===== Task material =====

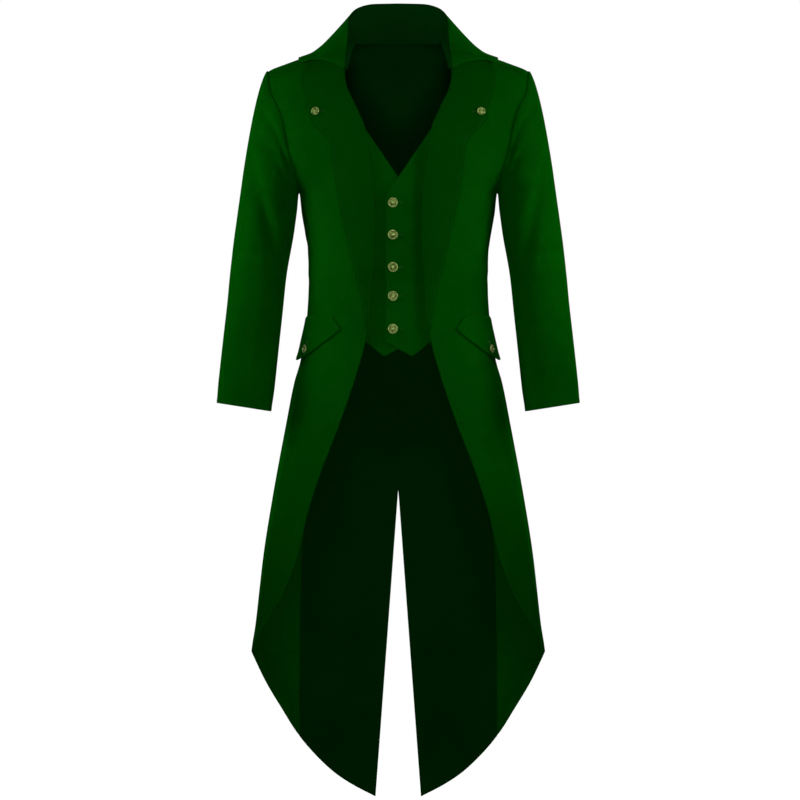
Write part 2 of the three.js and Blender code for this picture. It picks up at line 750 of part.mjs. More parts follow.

=====
===== Task material =====

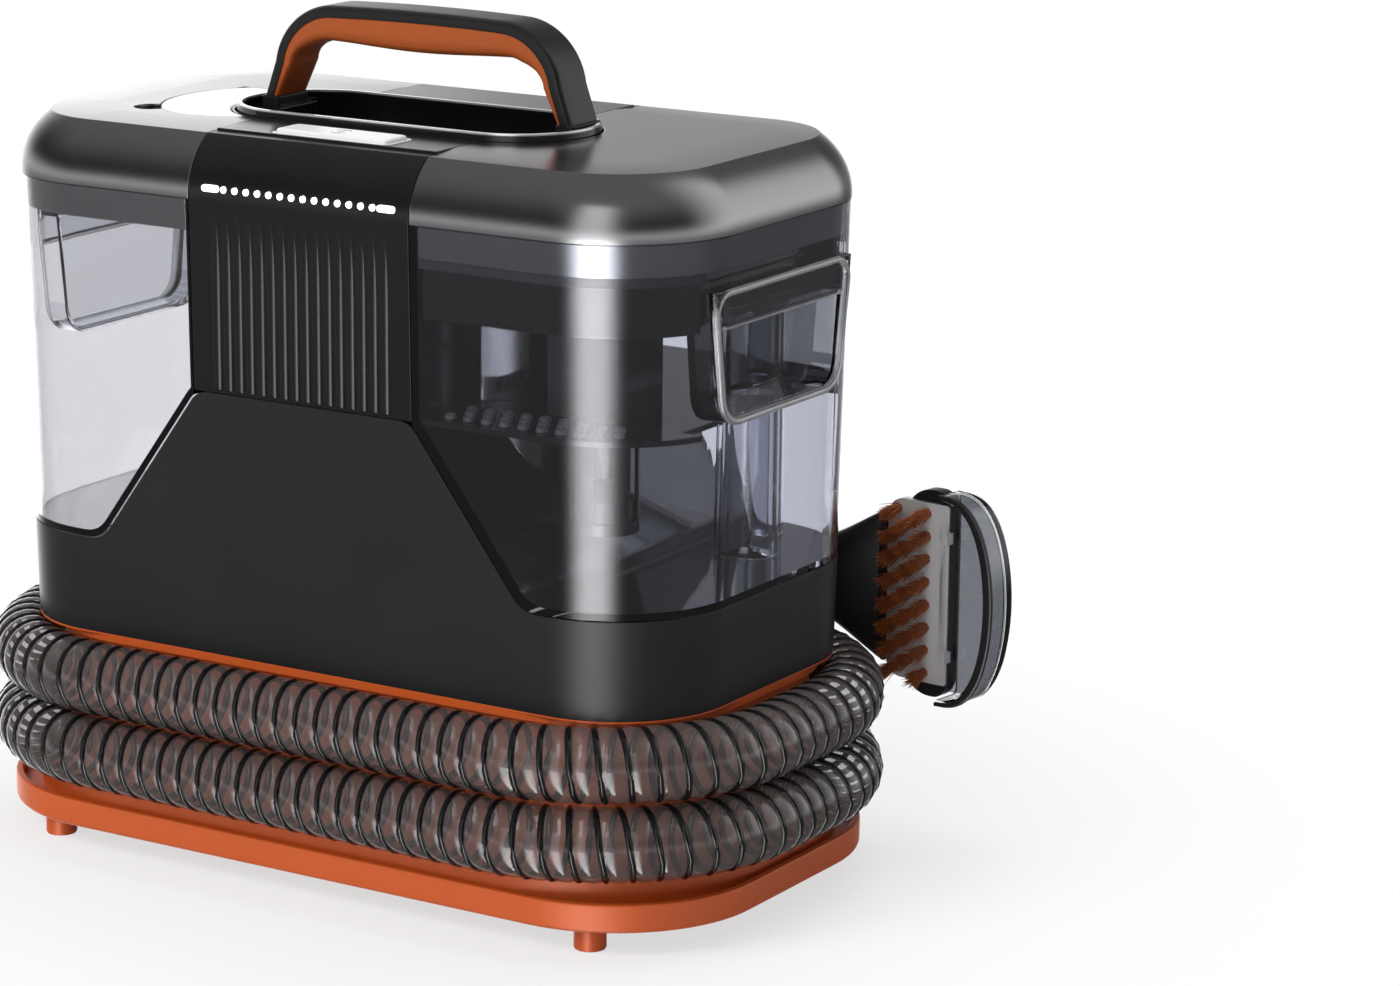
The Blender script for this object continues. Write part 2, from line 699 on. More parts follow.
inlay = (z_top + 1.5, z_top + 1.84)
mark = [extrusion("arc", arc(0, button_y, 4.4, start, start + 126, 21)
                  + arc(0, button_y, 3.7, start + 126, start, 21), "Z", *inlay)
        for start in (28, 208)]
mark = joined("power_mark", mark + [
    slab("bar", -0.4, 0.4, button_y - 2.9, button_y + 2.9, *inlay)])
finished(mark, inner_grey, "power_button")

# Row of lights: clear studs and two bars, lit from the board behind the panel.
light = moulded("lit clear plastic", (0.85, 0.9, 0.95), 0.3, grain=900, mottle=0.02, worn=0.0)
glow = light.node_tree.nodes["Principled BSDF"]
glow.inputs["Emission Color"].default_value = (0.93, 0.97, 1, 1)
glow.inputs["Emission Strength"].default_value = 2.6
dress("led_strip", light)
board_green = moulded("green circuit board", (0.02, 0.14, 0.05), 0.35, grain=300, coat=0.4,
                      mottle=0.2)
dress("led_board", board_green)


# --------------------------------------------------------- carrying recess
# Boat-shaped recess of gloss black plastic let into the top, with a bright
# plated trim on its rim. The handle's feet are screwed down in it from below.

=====
===== Task material =====

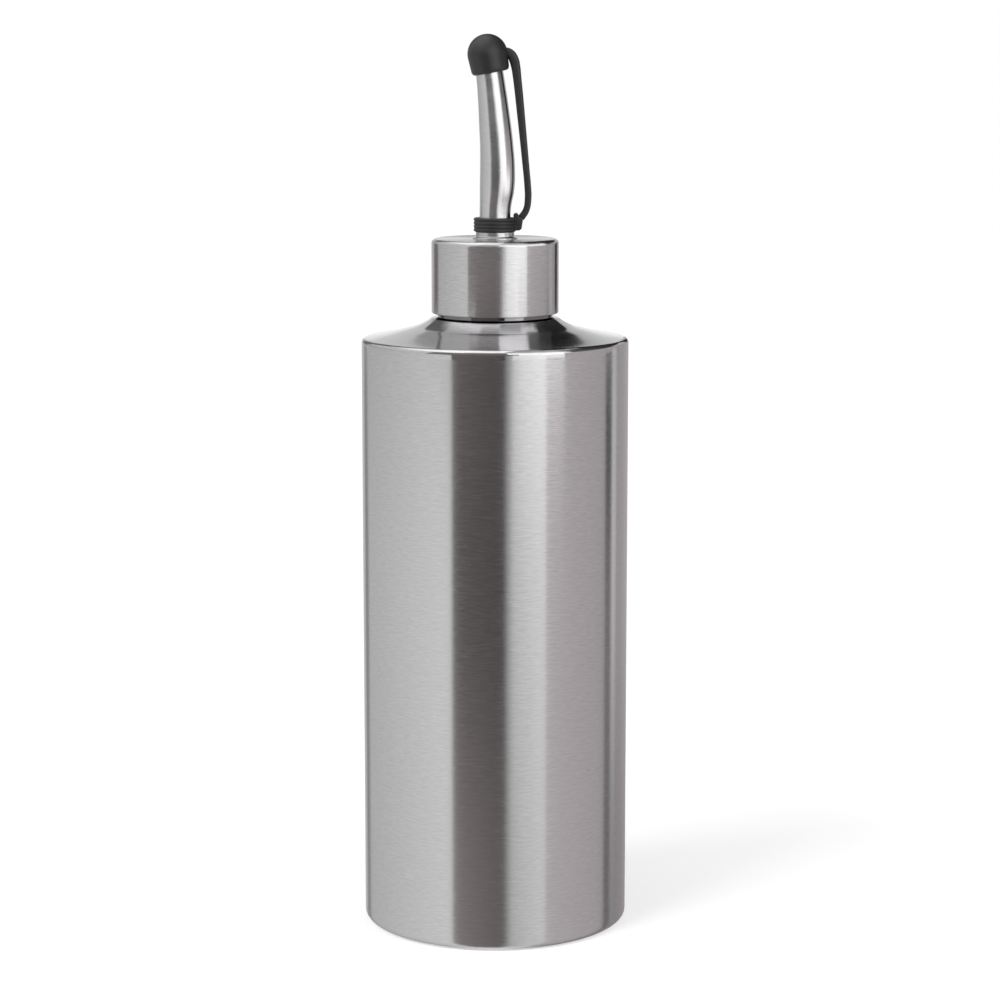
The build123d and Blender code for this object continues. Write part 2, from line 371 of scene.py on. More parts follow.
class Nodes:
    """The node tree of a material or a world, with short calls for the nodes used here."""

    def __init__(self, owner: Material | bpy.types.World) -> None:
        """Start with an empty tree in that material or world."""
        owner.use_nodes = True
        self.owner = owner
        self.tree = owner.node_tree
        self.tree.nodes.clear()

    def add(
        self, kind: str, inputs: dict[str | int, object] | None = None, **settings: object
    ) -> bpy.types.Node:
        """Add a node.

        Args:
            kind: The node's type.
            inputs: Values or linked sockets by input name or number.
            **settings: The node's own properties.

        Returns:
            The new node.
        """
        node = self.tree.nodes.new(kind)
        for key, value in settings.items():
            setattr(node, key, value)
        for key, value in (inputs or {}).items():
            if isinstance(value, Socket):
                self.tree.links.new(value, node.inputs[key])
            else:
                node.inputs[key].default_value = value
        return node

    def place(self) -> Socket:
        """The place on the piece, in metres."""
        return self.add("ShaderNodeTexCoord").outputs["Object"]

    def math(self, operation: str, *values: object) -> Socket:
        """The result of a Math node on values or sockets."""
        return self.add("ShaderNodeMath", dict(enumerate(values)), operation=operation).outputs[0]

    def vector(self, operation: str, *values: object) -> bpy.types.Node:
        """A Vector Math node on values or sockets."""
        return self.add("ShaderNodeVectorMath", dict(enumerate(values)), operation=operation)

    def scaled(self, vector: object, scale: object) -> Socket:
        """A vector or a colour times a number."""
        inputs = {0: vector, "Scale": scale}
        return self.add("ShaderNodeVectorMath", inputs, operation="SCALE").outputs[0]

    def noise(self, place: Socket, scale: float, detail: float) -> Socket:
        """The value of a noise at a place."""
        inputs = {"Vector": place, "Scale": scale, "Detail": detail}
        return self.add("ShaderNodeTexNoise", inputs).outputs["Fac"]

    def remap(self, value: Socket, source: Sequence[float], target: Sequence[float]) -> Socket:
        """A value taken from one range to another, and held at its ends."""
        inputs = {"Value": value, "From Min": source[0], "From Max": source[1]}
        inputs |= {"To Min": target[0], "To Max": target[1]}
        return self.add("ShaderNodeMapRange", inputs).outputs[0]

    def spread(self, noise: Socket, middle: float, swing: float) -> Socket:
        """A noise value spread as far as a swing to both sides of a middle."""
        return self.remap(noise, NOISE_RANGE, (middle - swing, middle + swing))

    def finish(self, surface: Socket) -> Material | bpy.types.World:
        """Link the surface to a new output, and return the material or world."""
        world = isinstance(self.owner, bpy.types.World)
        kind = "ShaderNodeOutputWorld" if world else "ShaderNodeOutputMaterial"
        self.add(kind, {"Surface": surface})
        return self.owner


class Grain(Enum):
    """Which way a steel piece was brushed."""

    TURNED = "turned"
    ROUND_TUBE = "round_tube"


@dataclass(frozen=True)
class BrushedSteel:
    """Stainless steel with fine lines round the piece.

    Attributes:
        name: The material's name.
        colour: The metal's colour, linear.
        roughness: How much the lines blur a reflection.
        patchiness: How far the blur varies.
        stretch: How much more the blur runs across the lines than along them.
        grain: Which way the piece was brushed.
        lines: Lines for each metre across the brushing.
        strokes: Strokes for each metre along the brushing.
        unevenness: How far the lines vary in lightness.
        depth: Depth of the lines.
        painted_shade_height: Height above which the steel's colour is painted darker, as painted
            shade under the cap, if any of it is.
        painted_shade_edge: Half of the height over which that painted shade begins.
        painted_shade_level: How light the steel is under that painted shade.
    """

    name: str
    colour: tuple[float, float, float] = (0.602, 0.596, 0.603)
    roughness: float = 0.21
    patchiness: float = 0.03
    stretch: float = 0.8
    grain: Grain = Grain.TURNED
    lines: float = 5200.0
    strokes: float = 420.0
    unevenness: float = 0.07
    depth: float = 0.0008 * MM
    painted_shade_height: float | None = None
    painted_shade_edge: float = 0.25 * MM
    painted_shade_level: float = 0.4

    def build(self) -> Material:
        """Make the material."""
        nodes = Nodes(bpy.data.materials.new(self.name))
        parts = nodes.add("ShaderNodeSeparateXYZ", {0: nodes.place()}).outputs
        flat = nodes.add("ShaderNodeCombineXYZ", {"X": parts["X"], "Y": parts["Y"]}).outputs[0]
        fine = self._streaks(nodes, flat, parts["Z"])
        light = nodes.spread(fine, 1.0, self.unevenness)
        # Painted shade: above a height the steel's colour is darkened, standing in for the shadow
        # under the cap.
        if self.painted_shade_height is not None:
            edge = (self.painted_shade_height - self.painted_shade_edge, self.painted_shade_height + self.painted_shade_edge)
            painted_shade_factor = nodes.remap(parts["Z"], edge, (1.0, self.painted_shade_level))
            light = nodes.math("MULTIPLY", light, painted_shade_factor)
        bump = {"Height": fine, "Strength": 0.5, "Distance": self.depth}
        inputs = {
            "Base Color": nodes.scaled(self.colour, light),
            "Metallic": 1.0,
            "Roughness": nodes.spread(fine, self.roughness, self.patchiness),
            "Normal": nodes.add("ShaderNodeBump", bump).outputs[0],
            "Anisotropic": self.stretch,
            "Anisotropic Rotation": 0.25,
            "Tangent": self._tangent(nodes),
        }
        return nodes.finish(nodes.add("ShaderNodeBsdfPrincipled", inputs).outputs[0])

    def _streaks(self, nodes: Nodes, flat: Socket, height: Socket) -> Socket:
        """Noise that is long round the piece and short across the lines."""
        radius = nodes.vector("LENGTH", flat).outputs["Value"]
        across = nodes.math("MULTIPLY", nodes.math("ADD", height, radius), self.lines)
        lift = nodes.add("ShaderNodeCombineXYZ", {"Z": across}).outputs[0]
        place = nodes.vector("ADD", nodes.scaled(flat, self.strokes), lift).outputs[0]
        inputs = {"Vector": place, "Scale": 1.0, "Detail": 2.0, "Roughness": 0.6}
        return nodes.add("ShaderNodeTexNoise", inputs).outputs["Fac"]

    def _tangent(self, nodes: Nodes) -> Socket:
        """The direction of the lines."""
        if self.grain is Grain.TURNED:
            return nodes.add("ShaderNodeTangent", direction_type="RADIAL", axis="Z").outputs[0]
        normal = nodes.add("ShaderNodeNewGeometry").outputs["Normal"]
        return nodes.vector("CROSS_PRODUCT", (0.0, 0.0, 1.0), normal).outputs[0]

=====

▶ [Stated problem]:
Retype only what lies between the line bearing "The build123d and" and the line bearing "node tree of", keeping both of those lines.

▶ [Task result]:
The build123d and Blender code for this object continues. Write part 2, from line 371 of scene.py on. More parts follow.
class Nodes:
    """The node tree of a material or a world, with short calls for the nodes used here."""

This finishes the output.